The Quality Assurance (QA) Committee is responsible for developing, administering and maintaining a QA program that ensures the safe, ethical and competent practice of all registrants. As harmonization of the QA program proceeds, the QA committee activities for all registrants will include overseeing the intervals and results of periodic assessments, peer reviews, and multisource feedback.
QA committee members are a combination of registrants and members of the public. Committee appointments are for 1, 2 or 3-year terms. A person may be appointed to the QA committee for up to six consecutive years.
The total number of meetings a member attends can vary. QA committee members are polled for their availability. The QA Committee can meet in panels of three members, with one member needing to be a public member. QA committee members should be prepared to commit to attending 5 regularly scheduled meetings per year plus an annual orientation with the full committee. Meetings range between 5 to 6 hours in length, with an estimated preparation time of 2 to 3 hours per meeting.
In April 2019, the BCCNP Board approved the Committee Composition Matrices upon the recommendation of the BCCNP Governance Committee. These composition matrices include values, core competencies, diverse perspectives, and specialized skills and experiences that will benefit the work of the committees in the context of the regulatory environment in which BCCNP currently operates.

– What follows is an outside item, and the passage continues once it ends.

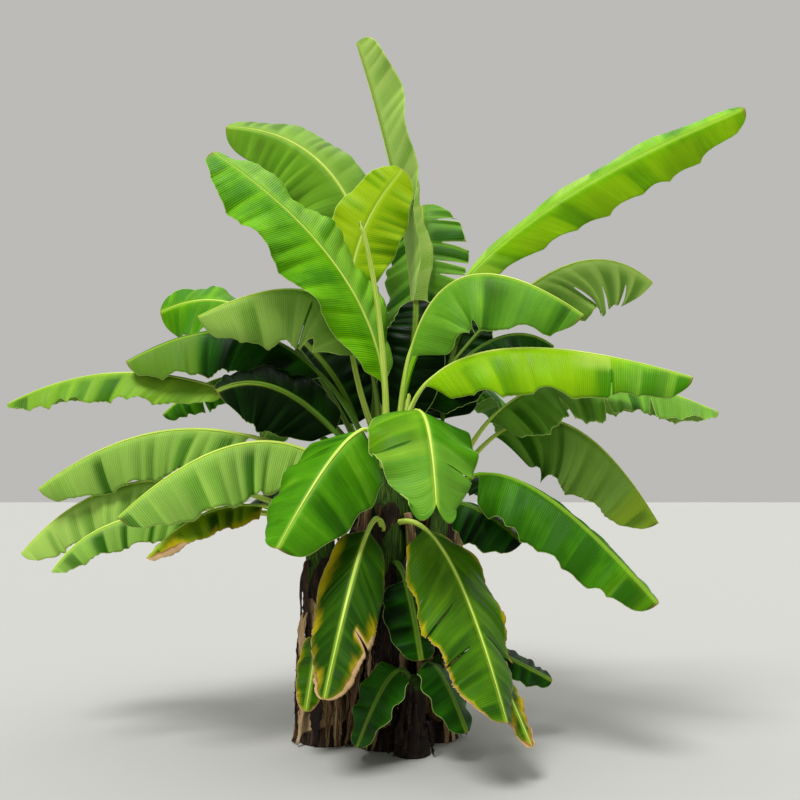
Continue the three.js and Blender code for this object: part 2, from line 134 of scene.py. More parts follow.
# What a leaf has where its row in the table below says nothing
USUAL = {
    "tint": "green",
    "tears": (),  # shares of the blade's length, the solids' own first, below 0 in the left half
    "opening": 1.0,  # how far they open, as a share of the usual; below 1 they are narrow slits
    "slant": 0.1,  # share of the length that a side vein runs forward on its way to the margin
    "ruffle": 1.0,  # how much of the lobes, creases and ripples it has
    "scallops": (),  # wide ones with a point between two, as the lobes below
    "passed": 0.0,  # share of the length by which two lobes pass the end of the midrib
    "deep": 0.0,  # how much painted shade darkens it below its tint; below 0 it is painted light
    "bloom": 0.0,  # how thick its pale wax is
    "glow": 0.0,  # how much painted glow it has, as of light coming through it
    "margin": 1.0,  # how wide its pale, yellow or brown margin is
    "veins": 0.6,  # how clearly the side veins show
    "sunk": False,  # whether its midrib hardly shows
    "shaded": False,  # whether its stalk gets painted shade, darker than its midrib, for lying deep in the clump
}
TRAITS = {
    "tall_spear": dict(tint="fresh", ruffle=0.25, bloom=0.95, veins=1.5),
    "high_left": dict(tint="fresh", ruffle=0.5, deep=0.2, veins=1.3),
    "high_glow": dict(tint="fresh", ruffle=0.3, glow=0.85, veins=0.9),
    "high_right": dict(tint="fresh", ruffle=0.35, scallops=(0.7, 1.2, 0.16), glow=0.2, sunk=True),
    "furled": dict(tint="fresh"),
    "right_arch": dict(ruffle=0.55, scallops=(0.45, 0.8, 0.12), deep=-0.1, bloom=0.1),
    "left_grey": dict(
        tears=(-0.42,), opening=0.25, scallops=(0.4, 0.8, 0.05), deep=-0.1, bloom=0.5, veins=1.2, shaded=True
    ),
    "right_bright": dict(
        tint="fresh", tears=(0.72,), opening=0.25, ruffle=0.5, scallops=(0.5, 1.0, 0.13), glow=0.45
    ),
    "front_centre": dict(tears=(0.45, -0.62), opening=0.3, slant=0.22, ruffle=0.5, passed=0.1, deep=-0.05),
    "front_left": dict(slant=0.22, ruffle=0.45),
    "left_dark": dict(tint="shade", scallops=(0.4, 0.8, 0.05)),
    "left_far": dict(scallops=(0.4, 0.9, 0.1), deep=-0.15, bloom=0.15, glow=0.2, shaded=True),
    "left_shade": dict(tint="shade", deep=0.6),
    "left_low_top": dict(deep=-0.15, bloom=0.4, veins=1.1),
    "left_low_middle": dict(deep=-0.1, bloom=0.4, veins=1.1),
    "fallen_left": dict(tint="old", tears=(-0.55,), slant=0.4, ruffle=0.6, deep=0.4, margin=0.8),
    "fallen_right": dict(
        tint="old", tears=(-0.6, 0.65, 0.42), opening=0.3, slant=0.32, ruffle=0.5, deep=-0.2, margin=0.35
    ),
    "fallen_inner": dict(tint="shade", ruffle=0.6, margin=0.5),
    "fallen_tip": dict(tint="old"),
    "left_low_far": dict(deep=-0.5, bloom=0.45, veins=1.1),
    "left_low_end": dict(bloom=0.4),
    "left_low_brown": dict(tint="old", glow=0.4, margin=0.6),
    "left_foot": dict(tint="old", margin=0.4),
    "right_ragged": dict(tears=(0.3, 0.5, 0.7), bloom=0.2),
    "right_low_back": dict(slant=0.22, deep=-0.3, bloom=0.3),
    "right_low_front": dict(ruffle=0.6, scallops=(0.4, 0.8, 0.1), deep=0.6, sunk=True),
    "right_old": dict(tint="shade"),
    "heart_right": dict(tint="shade", deep=0.4),
    "right_foot": dict(tint="shade", margin=0.5),
    "back_low_right": dict(tint="shade", tears=(-0.5,)),
    "high_left_back": dict(ruffle=0.35, bloom=0.1, glow=0.15, veins=0.7, shaded=True),
    "high_torn": dict(
        tears=(0.3, 0.5, 0.7, 0.13, 0.4, 0.58, 0.86), opening=1.5, slant=-0.16, bloom=0.15, shaded=True
    ),
    "right_torn": dict(tears=(0.3, 0.55, 0.8), opening=2.2, slant=0.35, deep=-0.5, bloom=0.5, shaded=True),
    "right_inner": dict(tint="shade", tears=(0.4,)),
    "left_bright": dict(tint="fresh", ruffle=0.4, deep=0.5, glow=0.2, shaded=True),
    "left_ragged": dict(tears=(-0.4, -0.7), shaded=True),
    "centre_dark": dict(tint="shade", deep=0.6),
    "heart_left": dict(tint="shade", deep=0.4),
    "back_high": dict(tears=(0.4, -0.6)),
    "back_left": dict(tears=(0.4, -0.6)),
    "back_right": dict(tears=(0.5, -0.4)),
    "back_low": dict(tint="shade", tears=(0.6, -0.5)),
    "back_low_left": dict(tint="shade", tears=(0.5,)),
    "pup_left": dict(tint="shade", ruffle=0.4, deep=-0.35, margin=0.5),
    "pup_right": dict(tint="shade", ruffle=0.4, deep=-0.35, margin=0.5),
}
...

The values articulated by the Board are critical in ensuring that committee members have a clear understanding of BCCNP's public protection mandate, are willing and able to work in collaboration with others, and positioned to lean in to the opportunities and challenges the Board and college are facing.
Act with integrity and speak the truth, be able and willing to take full responsibility for decisions and follow through on commitments.
Appreciate that, at times, plans will adjust to meet changing circumstances and needs.
Recognize that, in a complex system, what can emerge as a result of meaningful engagement and dialogue will be stronger than what is created in isolation.
Be open to new ideas, new perspectives, and new ways of doing things, always bringing a learning mindset to decision-making.
Create an environment and culture that welcomes
Be able to self-reflect and make decisions based on evidence and good information, to best fulfil the public mandate
Have compassion for the public and their right to safe, ethical care, demonstrated by an understanding and appreciation of, and commitment to, the public protection mandate and the time required to execute the role diligently, recognizing that public interest will always be prioritized over personal or professional interests.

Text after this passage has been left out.